** What is needed **
Reproduce exactly the lines below, from the first through the one containing "for number, height", and nothing more.

========

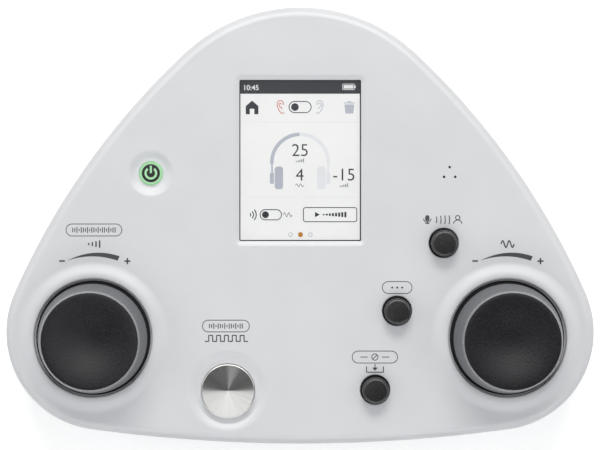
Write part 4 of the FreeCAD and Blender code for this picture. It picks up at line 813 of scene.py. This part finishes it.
def half_headset(mirror):
    """Half of a headset: half of its band, a thin arm, and the two pads of the cup."""
    return [stroke(arc(0, -1.05, 11.4, 91, 182, 40) * (mirror, 1), 1.44, **SIGN),
            stroke(segment((-11.35 * mirror, -1.25), (-11.2 * mirror, -6.55)), 0.7, **SIGN),
            bar(-11.35 * mirror, -7.35, 0.85, 2.35, 0.8, **SIGN),
            bar(-8.55 * mirror, -7.2, 1.7, 4.6, 1.2, **SIGN)]


def small_wave(x, y, width, height, turns):
    """A short sine wave."""
    t = np.linspace(0, 1, 36)
    return stroke(np.column_stack([x + width * (t - 0.5), y + height / 2 * np.sin(2 * np.pi * turns * t)]),
                  0.28, **SIGN)


def level_bars(x, y):
    """Five rising bars beside each other."""
    return [bar(x + 0.72 * number, y + height / 2 - 0.7, 0.2, height / 2, 0.05, **SIGN)
            for number, height in enumerate((0.5, 0.75, 1.0, 1.25, 1.5))]


house = np.array([(-1, -1), (-0.36, -1), (-0.36, -0.2), (0.36, -0.2), (0.36, -1), (1, -1), (1, 0.2), (0, 1),
                  (-1, 0.2)]) * (2.55, 2.75)
dark = [bar(0, 29.35, ACTIVE[0] + 0.1, 2.65, 0.2, **SIGN), slab(house + (-19.35, 21.2), **SIGN)]
dark += switch_sign(0, 21.35, 4.45, 2.25) + switch_sign(-11.8, -22.05, 4.3, 2.05)
dark += [digits("25", -0.1, 4.0, 4.9), digits("4", -0.2, -5.9, 4.8), digits("-15", 17.6, -5.9, 4.8),
         outlined(frame_path(10.75, 2.85, 0.9, 12.1, -22.0), 0.34, **SIGN),
         slab([(6.0, -23.1), (6.0, -20.9), (7.9, -22.0)], **SIGN)]
dark += [bar(9.5 + 1.25 * number, -22.0, 0.42, 0.25 + 0.12 * number, 0.05, **SIGN) for number in range(8)]
dark += [stroke(arc(-20.9, -22.05, radius, -42, 42, 14), 0.42, **SIGN) for radius in (1.0, 2.1, 3.2)]
middle = level_bars(-1.5, -0.2) + level_bars(16.2, -10.2)
middle += [small_wave(-0.2, -10.2, 3.2, 1.2, 2), small_wave(-5.0, -22.05, 3.4, 1.7, 2)]
grey = half_headset(1)
grey += [slab([(18.3, 18.75), (21.4, 18.75), (21.8, 22.4), (17.9, 22.4)], **SIGN),
         bar(19.85, 23.0, 2.15, 0.2, 0.1, **SIGN), bar(19.85, 23.5, 0.8, 0.2, 0.1, **SIGN)]
grey += ear_sign(7.7, 21.35, -1)
grey += [outlined(frame_path(0.75, 0.75, 0.74, x, -30.05), 0.28, **SIGN) for x in (-3.85, 4.1)]
faint = half_headset(-1)
faint += [bar(x, y, half, 0.12, 0.05, **SIGN)
          for x, y, half in ((0.3, 15.35, 23.2), (-11.2, -14.95, 9.7), (11.8, -14.95, 10.0))]
red = ear_sign(-7.7, 21.35, 1)
orange = [bar(0.15, -30.05, 1.0, 1.0, 9, **SIGN)]
light = [digits("10:45", -19.6, 29.2, 2.15, 0.016, **OVER),
         outlined(frame_path(2.35, 1.1, 0.3, 19.5, 29.5), 0.24, **OVER),
         bar(19.5, 29.5, 1.95, 0.7, 0.15, **OVER), bar(22.1, 29.5, 0.26, 0.5, 0.1, **OVER)]
for name, group, colour in (
        ("screen_dark", dark, SCREEN_DARK), ("screen_middle", middle, (122, 126, 134)),
        ("screen_grey", grey, (184, 188, 200)), ("screen_faint", faint, (234, 236, 240)),
        ("screen_red", red, (210, 104, 84)), ("screen_orange", orange, (186, 122, 10)),
        ("screen_light", light, (240, 242, 242))):
    signs = make_piece(name, [group], [glowing(f"{name}_glow", colour, 0.9, unevenness=0.02, size=6)],
                       place=on_screen)
    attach(signs, "housing")


# ------------ microphone
# The talk-over microphone hears through three small holes, each closed by dark gauze. The capsule sits in
# a rubber boot under them.

gauze = make_piece("microphone_gauze", [[slab(loop(path, 0.49), -0.75, -0.6) for path in sound_holes]],
                   [moulded("gauze_black", (24, 24, 26), 0.8, grain=0.15, relief=0.05)])
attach(gauze, "housing")


# ------------ sockets
# Four phone sockets of black plastic stand in the recess behind, each held by a coloured ring nut with
# fluted sides, and a plated charging socket lies beside them.

SOCKETS = (-24, -12, 0, 12)
SOCKET_AXIS, SOCKET_FLAT = 18.6, 77.5
RING_COLOURS = ((176, 34, 36), (36, 74, 160), (58, 60, 64), (214, 216, 217))


def behind(points):
    """Level millimetres to metres of the frame, for a piece carried around an axis along Y: its paths lie
    in x and height, and its levels run along Y."""
    x, height, along = np.asarray(points, float).T
    return np.column_stack([x, along, height]) / 1000


def fluted(x, height, count=144, flutes=24, depth=0.16):
    """Path around a socket whose radius dips at each flute by the depth times the square of a sine."""
    centre, _, heading = circle_path(x, height, count)
    angle = np.linspace(0, 2 * np.pi, count, endpoint=False)
    return centre, -depth * np.sin(flutes / 2 * angle) ** 2, heading


rings = [[carried(fluted(x, SOCKET_AXIS), softened([
    (4.4, SOCKET_FLAT, 0.1), (4.4, SOCKET_FLAT + 1.6, 0.3), (3.35, SOCKET_FLAT + 1.6, 0.1),
    (3.35, SOCKET_FLAT, 0.05), (4.4, SOCKET_FLAT, 0)]))] for x in SOCKETS]
nuts = make_piece("socket_rings", rings, [
    moulded(f"ring_plastic_{number}", colour, 0.35, grain=0.3, relief=0.006)
    for number, colour in enumerate(RING_COLOURS, start=1)], place=behind)
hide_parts("socket_nuts")
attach(nuts, "housing")


# ------------ pieces that keep the frame's shapes
# Screws and shafts of steel, plated parts, rubber feet, circuit boards, switches and cells. Most are out
# of sight inside the housing.


def metal(name, colour, roughness, grain=0.3):
    """Plain metal: fine grain in its roughness and a little in its tone."""
    finish, tree, shader, place = new_finish(name)
    fine, slow = mottling(tree, place, grain, 3.0), mottling(tree, place, 6)
    vary(tree, shader.inputs["Base Color"], slow, linear(colour, 0.92), linear(colour, 1.05))
    vary(tree, shader.inputs["Roughness"], fine, roughness - 0.06, roughness + 0.08)
    constants(shader, {"Metallic": 1.0})
    lift(tree, shader, fine, 0.004)
    return finish


dark_plastic = moulded("socket_plastic", (34, 35, 37), 0.45)
screw_steel = metal("screw_steel_zinc", (176, 178, 182), 0.38)
plated = metal("plated_nickel", (204, 203, 198), 0.22)
rubber = moulded("rubber_black", (38, 38, 40), 0.75, grain=0.8, relief=0.03)
board_green = moulded("board_green", (24, 78, 48), 0.4, grain=1.2, relief=0.02, mottle=0.15)
cell_wrap = moulded("cell_wrap", (52, 74, 120), 0.4)
ribbon_film = moulded("ribbon_film", (190, 192, 196), 0.45)
keeps = {
    screw_steel: ("battery_cover_screws", "housing_screws", "panel_board_screws", "main_board_screws",
                  "left_encoder_shaft", "right_encoder_shaft", "encoder_nuts"),
    plated: ("usb_socket", "microphone"),
    rubber: ("rubber_feet", "microphone_boot", "display_gasket"),
    board_green: ("panel_board", "main_board"),
    cell_wrap: ("battery_pack",),
    ribbon_film: ("ribbon_cable",),
    dark_plastic: ("display_holder", "panel_header", "main_header", "left_encoder", "right_encoder",
                   "right_phone_socket", "left_phone_socket", "bone_vibrator_socket", "response_socket",
                   "stimulus_guide",
                   *(f"{key}_{part}" for key in ("stimulus", "power", *SMALL_BUTTONS)
                     for part in ("plunger", "switch"))),
}
for finish, names in keeps.items():
    for node in names:
        finish_node(node, finish)


# ------------ return spring
# The steel wire spring under the stimulus button. It stands on the floor of the guide.


def coil(x, y, radius, wire, foot, top, turns):
    """Wire as a tube along a helix: its middle rises evenly while it goes around the axis at the radius,
    and the tube closes to a point at both ends."""
    share = np.concatenate([[0], np.linspace(0, 1, 48 * turns + 1), [1]])[:, None]
    thick = np.full(share.shape, wire / 2)
    thick[[0, -1]] = 0
    around = np.linspace(0, 2 * np.pi, 12, endpoint=False)
    turned, out = 2 * np.pi * turns * share, radius + thick * np.cos(around)
    points = np.stack([x + out * np.cos(turned), y + out * np.sin(turned),
                       foot + (top - foot) * share + thick * np.sin(around)], axis=-1)
    return points.reshape(-1, 3), woven(len(share), len(around))


spring = make_piece("stimulus_coil", [[
    coil(*STIMULUS, radius=7.0, wire=0.8, foot=-10.37, top=-2.02, turns=4)]], [screw_steel])
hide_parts("stimulus_spring")
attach(spring, "housing")
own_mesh(spring)


# ------------ floor, lamps and camera
# A pale table under a low and a high soft lamp from the rear, with weaker fills from the front and sides.
# The low lamp shows in no reflection. Cards that only reflections show darken the flat tops, and brighten
# the steel and the rims that face the rear or the front. The camera looks along the panel's normal.


def card(name, low, high, level, colour):
    """Level stage card between two corners, with a plain finish that can give white light: returns the
    object, and the node tree and shader of the finish."""
    (x, y), (far_x, far_y) = low, high
    mesh = bpy.data.meshes.new(name)
    mesh.from_pydata([(x, y, level), (far_x, y, level), (far_x, far_y, level), (x, far_y, level)],
                     [], [(0, 1, 2, 3)])
    finish, tree, shader, _ = new_finish(name)
    constants(shader, {"Base Color": colour, "Roughness": 0.9, "Specular IOR Level": 0.0,
                       "Emission Color": (1, 1, 1, 1)})
    mesh.materials.append(finish)
    board = new_object(name, mesh)
    return board, tree, shader


def seen_directly(tree):
    """One for camera, glossy and transmission rays, nought for the others."""
    rays = tree.nodes.new("ShaderNodeLightPath").outputs
    total = rays["Is Camera Ray"]
    for kind in ("Is Glossy Ray", "Is Transmission Ray"):
        total = computed(tree, "MAXIMUM", total, rays[kind])
    return total


FLOOR_GLOW, AMBIENT, LAMP_DISTANCE = 0.42, 0.24, 3.0
_, tree, shader = card("floor", (-4, -4), (4, 4), 0, (0.82, 0.82, 0.82, 1))
tree.links.new(computed(tree, "MULTIPLY", seen_directly(tree), FLOOR_GLOW),
               shader.inputs["Emission Strength"])

for name, low, high, level, light in (
        ("left_flag", (-1.60, -1.20), (-0.18, -0.10), 1.15, 0.09),
        ("middle_flag", (-0.18, -1.20), (-0.06, -0.10), 1.15, 0.32),
        ("right_flag", (-0.06, -1.20), (1.60, -0.10), 1.15, 0.09),
        ("front_card", (-1.60, -2.10), (1.60, -1.20), 1.15, 3.0),
        ("steel_card", (-0.102, -0.1175), (0.034, -0.055), 0.23, 0.94),
        ("high_card", (-1.00, 0.46), (1.00, 1.20), 1.15, 5.2),
        ("rear_card", (-0.70, 1.20), (0.70, 2.10), 1.15, 1.6)):
    flag, _, shader = card(name, low, high, level, (0, 0, 0, 1))
    constants(shader, {"Emission Strength": light})
    flag.visible_camera = flag.visible_diffuse = flag.visible_shadow = flag.visible_transmission = False

world = bpy.data.worlds.new("studio")
bpy.context.scene.world = world
world.use_nodes = True
tree = world.node_tree
backdrop = tree.nodes["Background"].inputs
backdrop["Color"].default_value = (1, 1, 1, 1)
vary(tree, backdrop["Strength"], seen_directly(tree), AMBIENT, 1.0, 0.0, 1.0)

for name, around, degrees, size, power, tint in (
        ("low_softbox", 0, 50, (1.9, 0.95), 58.0, (1.0, 0.99, 0.965)),
        ("high_softbox", 0, 14, (1.9, 1.1), 5.0, (1.0, 0.995, 0.99)),
        ("front_fill", 180, 50, (3.0, 1.4), 31.5, (0.965, 0.985, 1.0)),
        ("left_fill", 90, 55, (2.2, 1.6), 14.0, (0.98, 0.99, 1.0)),
        ("right_fill", -90, 55, (2.2, 1.6), 14.0, (0.98, 0.99, 1.0))):
    turn, lean = math.radians(around), math.radians(degrees)
    lamp = bpy.data.lights.new(name, "AREA")
    lamp.shape = "RECTANGLE"
    lamp.size, lamp.size_y = size
    lamp.energy, lamp.color = power, tint
    softbox = new_object(name, lamp)
    softbox.location = (-LAMP_DISTANCE * math.sin(lean) * math.sin(turn),
                        LAMP_DISTANCE * math.sin(lean) * math.cos(turn), LAMP_DISTANCE * math.cos(lean))
    softbox.rotation_euler = (-lean, 0, turn)
    softbox.visible_glossy = name != "low_softbox"

CAMERA_DISTANCE, LENS, SENSOR = 735.8, 110.0, 36.0
FRAME_WIDTH = CAMERA_DISTANCE * SENSOR / LENS
foot_x, foot_y, aim_x, aim_y = -15.0, 20.0, -0.1, 0.8
camera_data = bpy.data.cameras.new("camera")
camera_data.lens, camera_data.sensor_width = LENS, SENSOR
camera_data.clip_start = 0.05
camera_data.shift_x = (aim_x - foot_x) / FRAME_WIDTH
camera_data.shift_y = (aim_y - foot_y) / FRAME_WIDTH
camera = new_object("camera", camera_data)
camera.location = on_panel([(foot_x, foot_y, CAMERA_DISTANCE)])[0]
camera.rotation_euler = (TILT, 0, 0)
bpy.context.scene.camera = camera
bpy.context.scene.view_settings.view_transform = "Standard"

========

** Correct output **
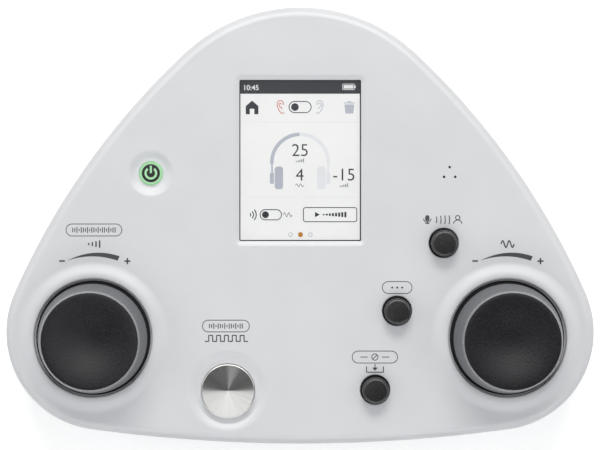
Write part 4 of the FreeCAD and Blender code for this picture. It picks up at line 813 of scene.py. This part finishes it.
def half_headset(mirror):
    """Half of a headset: half of its band, a thin arm, and the two pads of the cup."""
    return [stroke(arc(0, -1.05, 11.4, 91, 182, 40) * (mirror, 1), 1.44, **SIGN),
            stroke(segment((-11.35 * mirror, -1.25), (-11.2 * mirror, -6.55)), 0.7, **SIGN),
            bar(-11.35 * mirror, -7.35, 0.85, 2.35, 0.8, **SIGN),
            bar(-8.55 * mirror, -7.2, 1.7, 4.6, 1.2, **SIGN)]


def small_wave(x, y, width, height, turns):
    """A short sine wave."""
    t = np.linspace(0, 1, 36)
    return stroke(np.column_stack([x + width * (t - 0.5), y + height / 2 * np.sin(2 * np.pi * turns * t)]),
                  0.28, **SIGN)


def level_bars(x, y):
    """Five rising bars beside each other."""
    return [bar(x + 0.72 * number, y + height / 2 - 0.7, 0.2, height / 2, 0.05, **SIGN)
            for number, height in enumerate((0.5, 0.75, 1.0, 1.25, 1.5))]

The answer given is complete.